En todos los ambientes cristianos se sabe, por experiencia, qué buenos resultados da esa natural y sobrenatural iniciación a la vida de piedad, hecha en el calor del hogar. El niño aprende a colocar al Señor en la línea de los primeros y más fundamentales afectos; aprende a tratar a Dios como Padre y a la Virgen como Madre; aprende a rezar, siguiendo el ejemplo de sus padres. Cuando se comprende eso, se ve la gran tarea apostólica que pueden realizar los padres, y cómo están obligados a ser sinceramente piadosos, para poder transmitir —más que enseñar— esa piedad a los hijos.

¿Los medios? Hay prácticas de piedad —pocas, breves y habituales— que se han vivido siempre en las familias cristianas, y entiendo que son maravillosas: la bendición de la mesa, el rezo del rosario todos juntos —a pesar de que no faltan, en estos tiempos, quienes atacan esa solidísima devoción mariana—, las oraciones personales al levantarse y al acostarse. Se tratará de costumbres diversas, según los lugares; pero pienso que siempre se debe fomentar algún acto de piedad, que los miembros de la familia hagan juntos, de forma sencilla y natural, sin beaterías.
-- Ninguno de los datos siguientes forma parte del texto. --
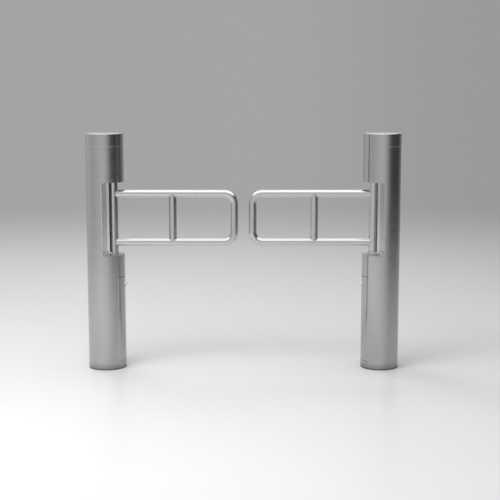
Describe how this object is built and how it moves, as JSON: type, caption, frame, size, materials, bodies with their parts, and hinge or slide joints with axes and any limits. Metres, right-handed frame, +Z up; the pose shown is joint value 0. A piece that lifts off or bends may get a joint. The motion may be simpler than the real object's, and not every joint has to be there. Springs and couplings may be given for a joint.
{
  "type": "visitor counter turnstile",
  "caption": "Swing-arm turnstile: round steel posts with motor-driven tubular gate arms in side notches, counting encoders, end stops and lockable access doors.",
  "frame": {"origin": "on the floor, midway between the posts", "axes": "+X from the left post to the right post, across the lane; +Y along the lane, away from the approaching visitor; +Z up"},
  "size_m": [1.328, 0.16, 1],
  "materials": {
    "satin_steel": "satin, ground in fine rings round the tube",
    "arm_steel": "fine satin, ground in rings round the tube, brighter than the posts",
    "polished_steel": "turned and polished",
    "zinc_plate": "zinc plated sheet and machined steel",
    "machined_steel": "machined, lightly oiled",
    "bearing_steel": "ground bearing steel",
    "screw_steel": "bright zinc",
    "lock_chrome": "chrome plated",
    "motor_paint": "black enamel",
    "encoder_black": "black etched disc",
    "black_plastic": "moulded",
    "circuit_board": "solder mask",
    "supply_cage": "perforated cage",
    "terminal_grey": "moulded",
    "stop_rubber": "matte"
  },
  "bodies": {
    "posts": {"post_tube_left": "satin_steel", "notch_liner_left": "satin_steel", "base_flange_left": "zinc_plate", "top_lid_left": "satin_steel", "hinge_collar_left": "polished_steel", "motor_bracket_left": "zinc_plate", "gear_motor_left": "motor_paint", "encoder_sensor_left": "black_plastic", "electronics_tray_left": "zinc_plate", "control_board_left": "circuit_board", "power_supply_left": "supply_cage", "terminal_block_left": "terminal_grey", "post_tube_right": "satin_steel", "notch_liner_right": "satin_steel", "base_flange_right": "zinc_plate", "top_lid_right": "satin_steel", "hinge_collar_right": "polished_steel", "motor_bracket_right": "zinc_plate", "gear_motor_right": "motor_paint", "encoder_sensor_right": "black_plastic", "electronics_tray_right": "zinc_plate", "control_board_right": "circuit_board", "power_supply_right": "supply_cage", "terminal_block_right": "terminal_grey", "cable_glands": "black_plastic", "bearing_housings": "zinc_plate", "bearings": "bearing_steel", "bracket_pillars": "zinc_plate", "stop_buffers": "stop_rubber", "door_keepers": "zinc_plate", "lid_screws": "screw_steel", "housing_screws": "screw_steel"},
    "left_arm": {"hinge_tube_left": "arm_steel", "hinge_hubs_left": "zinc_plate", "arm_loop_left": "arm_steel", "arm_mid_bar_left": "arm_steel", "drive_shaft_left": "machined_steel", "driven_gear_left": "machined_steel", "encoder_disc_left": "encoder_black", "stop_arm_left": "machined_steel"},
    "left_pinion": {"motor_pinion_left": "machined_steel"},
    "left_door": {"door_panel_left": "satin_steel", "lock_barrel_left": "lock_chrome", "lock_nut_left": "screw_steel"},
    "left_lock": {"lock_plug_left": "lock_chrome", "lock_cam_left": "zinc_plate"},
    "right_arm": {"hinge_tube_right": "arm_steel", "hinge_hubs_right": "zinc_plate", "arm_loop_right": "arm_steel", "arm_mid_bar_right": "arm_steel", "drive_shaft_right": "machined_steel", "driven_gear_right": "machined_steel", "encoder_disc_right": "encoder_black", "stop_arm_right": "machined_steel"},
    "right_pinion": {"motor_pinion_right": "machined_steel"},
    "right_door": {"door_panel_right": "satin_steel", "lock_barrel_right": "lock_chrome", "lock_nut_right": "screw_steel"},
    "right_lock": {"lock_plug_right": "lock_chrome", "lock_cam_right": "zinc_plate"}
  },
  "joints": [
    {"name": "left_arm_swing", "type": "hinge", "parent": "posts", "child": "left_arm", "pos_m": [-0.549, 0, 0.64], "axis": [0, 0, 1], "range_deg": [-90, 90]},
    {"name": "left_pinion_spin", "type": "hinge", "parent": "posts", "child": "left_pinion", "pos_m": [-0.6015, 0, 0.832], "axis": [0, 0, 1], "range_deg": [-261, 261]},
    {"name": "left_door_tilt", "type": "hinge", "parent": "posts", "child": "left_door", "pos_m": [-0.504, 0, 0.0345], "axis": [0, 1, 0], "range_deg": [0, 30]},
    {"name": "left_lock_turn", "type": "hinge", "parent": "left_door", "child": "left_lock", "pos_m": [-0.524, 0, 0.3585], "axis": [1, 0, 0], "range_deg": [0, 90]},
    {"name": "right_arm_swing", "type": "hinge", "parent": "posts", "child": "right_arm", "pos_m": [0.549, 0, 0.64], "axis": [0, 0, 1], "range_deg": [-90, 90]},
    {"name": "right_pinion_spin", "type": "hinge", "parent": "posts", "child": "right_pinion", "pos_m": [0.6015, 0, 0.832], "axis": [0, 0, 1], "range_deg": [-261, 261]},
    {"name": "right_door_tilt", "type": "hinge", "parent": "posts", "child": "right_door", "pos_m": [0.504, 0, 0.0345], "axis": [0, -1, 0], "range_deg": [0, 30]},
    {"name": "right_lock_turn", "type": "hinge", "parent": "right_door", "child": "right_lock", "pos_m": [0.524, 0, 0.3585], "axis": [-1, 0, 0], "range_deg": [0, 90]}
  ],
  "couplings": [
    {"joint": "left_pinion_spin", "follows": "left_arm_swing", "ratio": -2.8889},
    {"joint": "right_pinion_spin", "follows": "right_arm_swing", "ratio": -2.8889}
  ]
}
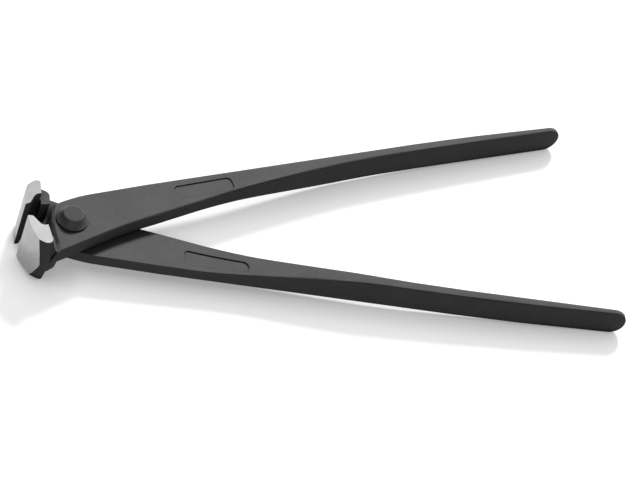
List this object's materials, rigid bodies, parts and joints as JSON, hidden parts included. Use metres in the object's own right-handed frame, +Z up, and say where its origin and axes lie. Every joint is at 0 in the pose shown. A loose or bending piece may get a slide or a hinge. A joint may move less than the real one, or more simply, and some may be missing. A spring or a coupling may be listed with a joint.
{
  "type": "rebar tying pliers",
  "caption": "Rebar tying pliers with crossed black forged halves, broad ground end-cutting jaws, a raised cone-shaped pivot rivet and long plain handles.",
  "frame": {"origin": "centre of the flat on the lower rivet head, on the hinge axis", "axes": "+Z up along the hinge axis, -X from the hinge to the jaws, +X along the handles, at rest midway between them"},
  "size_m": [0.2449, 0.1032, 0.025],
  "materials": {
    "forged_steel": "drop-forged steel, black phosphated, with ground front and end faces on the jaws",
    "rivet_steel": "turned and closed steel rivet, black phosphated"
  },
  "bodies": {
    "lower_half": {"lower_half": "forged_steel", "pivot_rivet": "rivet_steel"},
    "upper_half": {"upper_half": "forged_steel"}
  },
  "joints": [
    {"name": "jaw_hinge", "type": "hinge", "parent": "lower_half", "child": "upper_half", "pos_m": [0, 0, 0.0098], "axis": [0, 0, 1], "range_deg": [-16.3, 46]}
  ]
}
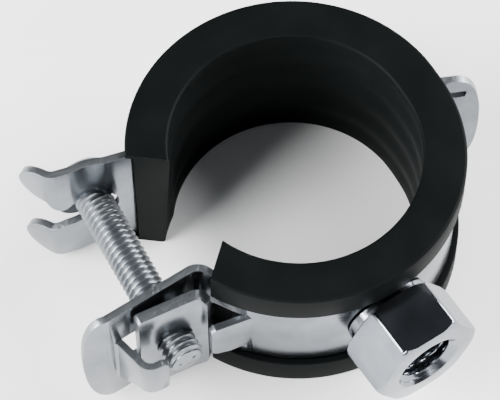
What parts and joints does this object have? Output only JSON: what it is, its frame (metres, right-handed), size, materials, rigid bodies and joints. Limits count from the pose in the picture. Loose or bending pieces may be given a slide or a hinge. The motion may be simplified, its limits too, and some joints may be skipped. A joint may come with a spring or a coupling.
{
  "type": "pipe clamp",
  "caption": "Rubber-lined hinged pipe clamp with a closing screw held in a forked flange, a swinging nut plate and a hexagon connection nut.",
  "frame": {"origin": "middle of the footprint, on the surface that the clamp lies on", "axes": "+Z along the pipe's axis, up out of the surface; the connection nut points along -Y; the screw flanges stick out along -X and the hinge is at +X"},
  "size_m": [0.0748, 0.0622, 0.0268],
  "materials": {
    "zinc_plated_strip": "bright electro-galvanised steel strip",
    "zinc_plated_nut": "bright electro-galvanised steel nut",
    "zinc_plated_screw": "bright electro-galvanised steel thread",
    "black_rubber": "matt black extruded rubber"
  },
  "bodies": {
    "front_half": {"front_band": "zinc_plated_strip", "front_insert": "black_rubber", "connection_nut": "zinc_plated_nut"},
    "rear_half": {"rear_band": "zinc_plated_strip", "rear_insert": "black_rubber"},
    "nut_plate": {"nut_plate": "zinc_plated_strip"},
    "screw_washer": {"screw_washer": "zinc_plated_screw"},
    "closure_screw": {"closure_screw": "zinc_plated_screw"}
  },
  "joints": [
    {"name": "clamp_hinge", "type": "hinge", "parent": "front_half", "child": "rear_half", "pos_m": [0.03212, 0.00239, 0.0134], "axis": [0, 0, 1], "range_deg": [-3, 16.5]},
    {"name": "nut_plate_swing", "type": "hinge", "parent": "front_half", "child": "nut_plate", "pos_m": [-0.02918, -0.00451, 0.0134], "axis": [0, 0, 1], "range_deg": [-1.2, 6.6]},
    {"name": "screw_feed", "type": "slide", "parent": "nut_plate", "child": "screw_washer", "axis": [-0.0993, -0.9951, 0], "range_m": [-0.0032, 0.0176]},
    {"name": "screw_turn", "type": "hinge", "parent": "screw_washer", "child": "closure_screw", "pos_m": [-0.02363, -0.00621, 0.0134], "axis": [-0.0993, -0.9951, 0], "range_deg": [-1152, 6336]}
  ],
  "couplings": [
    {"joint": "clamp_hinge", "follows": "screw_feed", "rad_per_m": 16.362},
    {"joint": "nut_plate_swing", "follows": "screw_feed", "rad_per_m": 6.5449},
    {"joint": "screw_turn", "follows": "screw_feed", "rad_per_m": 6283.2}
  ]
}
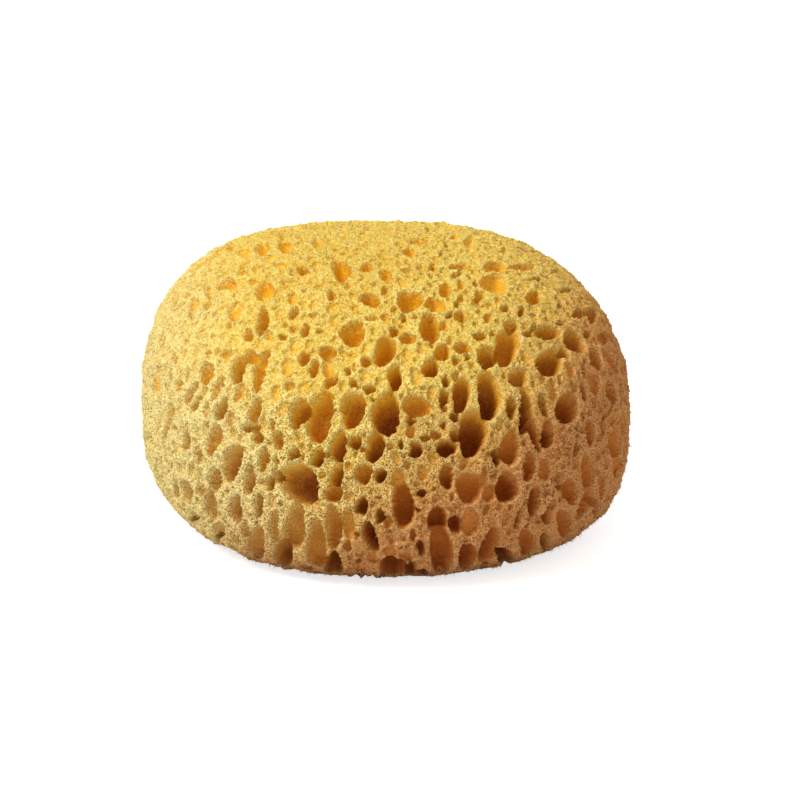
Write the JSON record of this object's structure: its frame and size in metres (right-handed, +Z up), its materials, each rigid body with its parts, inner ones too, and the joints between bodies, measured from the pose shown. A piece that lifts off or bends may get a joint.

De esa manera, lograremos que Dios no sea considerado un extraño, a quien se va a ver una vez a la semana, el domingo, a la iglesia; que Dios sea visto y tratado como es en realidad: también en medio del hogar, porque, como ha dicho el Señor, donde están dos o tres congregados en mi nombre, allí estoy yo en medio de ellos (Mt 18, 20).

Lo digo con agradecimiento y con orgullo de hijo, yo sigo rezando —por la mañana y por la noche, y en voz alta— las oraciones que aprendí cuando era niño, de labios de mi madre. Me llevan a Dios, me hacen sentir el cariño con que me enseñaron a dar mis primeros pasos de cristiano; y, ofreciendo al Señor la jornada que comienza o dándole gracias por la que termina, pido a Dios que aumente en la gloria la felicidad de los que especialmente amo, y que después nos mantenga unidos para siempre en el cielo.